Со стены лаборатории, над столом, глядел с портрета Плачек — весело ухмыляющаяся молодая рожица, хитрые маленькие глаза, нос такой крохотный, что даже и не замечался на лице, округлый подбородок, массивные оттопыренные уши, до того несоразмерные голове, что казались приделанными, а не своими. Плачек был уродлив, но особым, жизнерадостным, дружелюбным уродством. Одного взгляда на портрет было достаточно, чтобы понять: этот человек не скорбит о своем физическом несовершенстве. У потенциальных самоубийц, подумал Рой, лица иные.

Под портретом висел небольшой прибор — указывающая шкала с делениями от одного до ста, валик регистрирующей ленты, стрелка, бегающая по шкале, перо, небольшой экран, клавиатура настройки.

— Что это за аппарат? — спросил Рой.

— Высокочастотный измеритель таланта, — равнодушно сказал Клаусен.

Рой с удивлением обернулся к нему.

— Я не ослышался? Вы сказали — таланта?

Клаусен пожал плечами:

— Что вас удивляет? Схема элементарная. Подходите и смотрите на экран. А в это время аппарат записывает вашу энцефалохарактеристику: область интересов, глубину, широту, интенсивность…

— …мыслительных способностей?

— Чего же еще? После анализа, записанного на ленте, стрелка укажет, кто вы. Ричард применял десятибалльную систему классификации, десять оценок по десять ступенек в каждой.
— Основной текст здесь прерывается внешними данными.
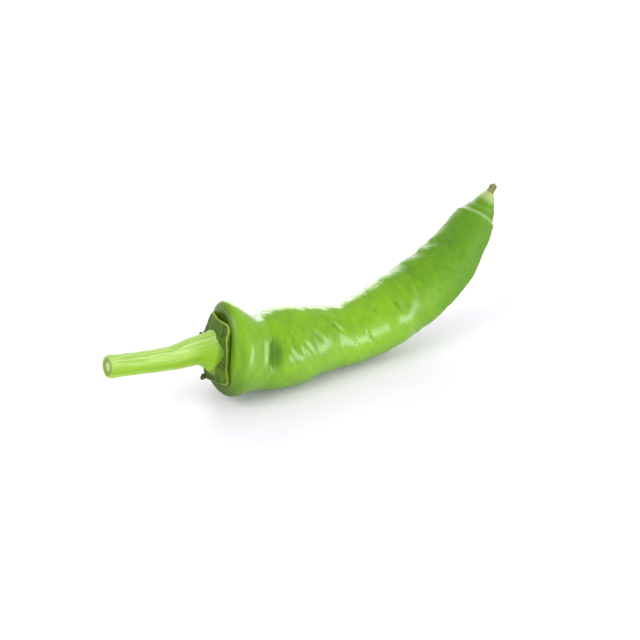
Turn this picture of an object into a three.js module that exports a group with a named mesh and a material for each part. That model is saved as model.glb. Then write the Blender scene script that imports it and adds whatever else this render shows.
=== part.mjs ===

На шкале Рой прочитал названия над каждым из десяти интервалов:

Дурак элементарный Дурак самодовольный Бездарь ординарная Бездарь агрессивная Середняк рядовой смирный Способность векториальная Способность общая Дарование Талант Гений

Рой засмеялся и покачал головой.

— Интересная классификация! И многие соглашались подвергнуть себя исследованию? Уже одни названия внушают страх. Слишком обширную область на шкале занимают дураки и бездари.

Клаусен невозмутимо возразил:

— Дураки к нам не ходили. Любой считал себя талантом, а то и гением. И ведь обычно не знают, что анализ уже идет, пока рассматривают прибор.

— А когда узнают результат анализа?

— Анализ сразу не раскрывается. Вас, например, уже проанализировали, а стрелка не шелохнется, пока я не включу резюмирующее устройство. В первой модели резюматора, правда, не было, от этого возникали неприятности. К Ричарду как-то пришел приятель из Института косможурналистики и пожелал проанализироваться. Мы два дня потом собирали осколки прибора. Во второй модели Ричард конструктивно учел недостатки человеческого характера.